One of the few aspects of New Orleans life to recover to near pre-Katrina levels is the city’s police department, which is staffed close to what is was in 2005, with a budget to match. The local police force has been beefed up with the addition of 60 Louisiana state troopers and 300 National Guard troops patrolling in Humvees and military uniforms—at a cost of $35 million to the state.
New Orleans led the US in homicides in 2006, with 161 murders, or a rate of 63.5 killings per 100,000 residents, based on a generous population estimate of 255,000. With more than 150 murders so far this year, the homicide rate is 15 times that of New York City and is poised to lead the nation again.
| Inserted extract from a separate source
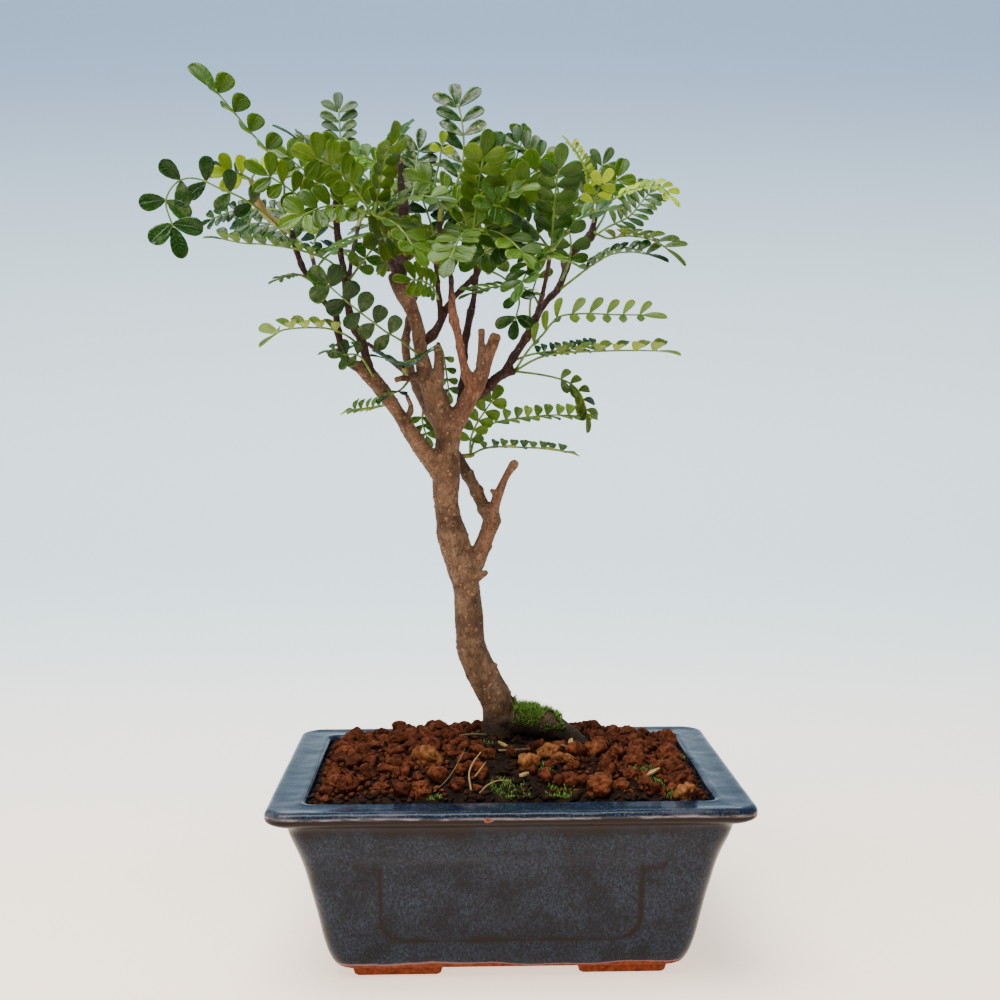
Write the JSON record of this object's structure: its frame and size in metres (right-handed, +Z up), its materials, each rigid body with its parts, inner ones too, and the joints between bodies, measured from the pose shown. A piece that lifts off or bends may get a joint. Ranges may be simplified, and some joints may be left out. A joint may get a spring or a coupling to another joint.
{
  "type": "chinese pepper bonsai",
  "caption": "Small forked pepper tree with feathery compound leaves, in a footed rectangular glazed pot with soil and clay crumbs.",
  "frame": {"origin": "on the surface that the pot stands on, under the middle of the whole plant's and pot's overall extents", "axes": "+X along the long side of the pot, to the right as seen from the tree's front; +Z up; the front of the tree looks towards -Y"},
  "size_m": [0.2123, 0.1296, 0.3266],
  "materials": {
    "leaf_light": "satin",
    "leaf_pale": "satin",
    "leaf_mid": "satin",
    "leaf_dark": "satin",
    "leaf_olive": "satin",
    "leaf_bright": "satin",
    "screen_plastic": "matte",
    "leaf_grey": "satin",
    "leaf_young": "satin",
    "leaf_silver": "satin",
    "blue_glaze": "gloss",
    "dark_soil": "matte",
    "bark": "matte"
  },
  "bodies": {
    "root": {"arched_light": "leaf_light", "behind_right": "leaf_pale", "bunch_back_left": "leaf_mid", "bunch_back_middle": "leaf_dark", "bunch_back_outer": "leaf_dark", "bunch_back_right": "leaf_mid", "bunch_front_left": "leaf_light", "bunch_front_right": "leaf_mid", "bunch_inner": "leaf_light", "bunch_low": "leaf_olive", "cross_leaves": "leaf_light", "crown_edge": "leaf_bright", "crown_front": "leaf_light", "drain_screen_1": "screen_plastic", "drain_screen_2": "screen_plastic", "far_left_small": "leaf_grey", "front_dark": "leaf_dark", "gap_leaves": "leaf_mid", "hanging_behind": "leaf_grey", "hanging_front": "leaf_dark", "high_fan": "leaf_light", "left_behind": "leaf_grey", "left_bright": "leaf_bright", "left_cluster": "leaf_dark", "left_fan": "leaf_light", "left_hook": "leaf_dark", "left_inner": "leaf_bright", "left_long": "leaf_light", "left_low": "leaf_dark", "left_middle": "leaf_light", "left_mixed": "leaf_mid", "left_olive": "leaf_olive", "left_pale": "leaf_pale", "left_shoot": "leaf_young", "left_thin": "leaf_mid", "left_upper": "leaf_light", "long_edge": "leaf_grey", "low_behind": "leaf_pale", "main_top": "leaf_silver", "pot": "blue_glaze", "right_arch": "leaf_pale", "right_behind": "leaf_grey", "right_bud": "leaf_young", "right_curl": "leaf_olive", "right_fan": "leaf_pale", "right_front": "leaf_mid", "right_inner": "leaf_young", "right_long": "leaf_olive", "right_lower": "leaf_dark", "right_small": "leaf_dark", "right_upright": "leaf_olive", "right_young": "leaf_young", "soil": "dark_soil", "spur_flat": "leaf_dark", "spur_low": "leaf_dark", "top_behind": "leaf_grey", "top_bright": "leaf_bright", "top_left": "leaf_silver", "top_middle": "leaf_mid", "trunk": "bark"}
  },
  "joints": []
}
The city also has double the national rate of prisoners, and the highest incarceration rate of any major US city. Police are making a record number of arrests, averaging over 1,300 a week. Most arrests are for nonviolent crimes, mainly related to simple drug possession and alcohol use, fuelled by poverty and the lack of jobs.
Those being rounded up are overwhelmingly African-American and young, and the vast majority are held at the Orleans Parish Prison (OPP), a facility that epitomizes the brutality and contempt for ordinary people exhibited by government authorities in their response to the Katrina disaster.
OPP held 8,000 inmates when the hurricane hit, and prison officials abandoned hundreds of them as waters rose to chest level and higher. Prisoners reported seeing the bodies of inmates floating in the floodwaters surrounding the prison, and many have never been accounted for to this day.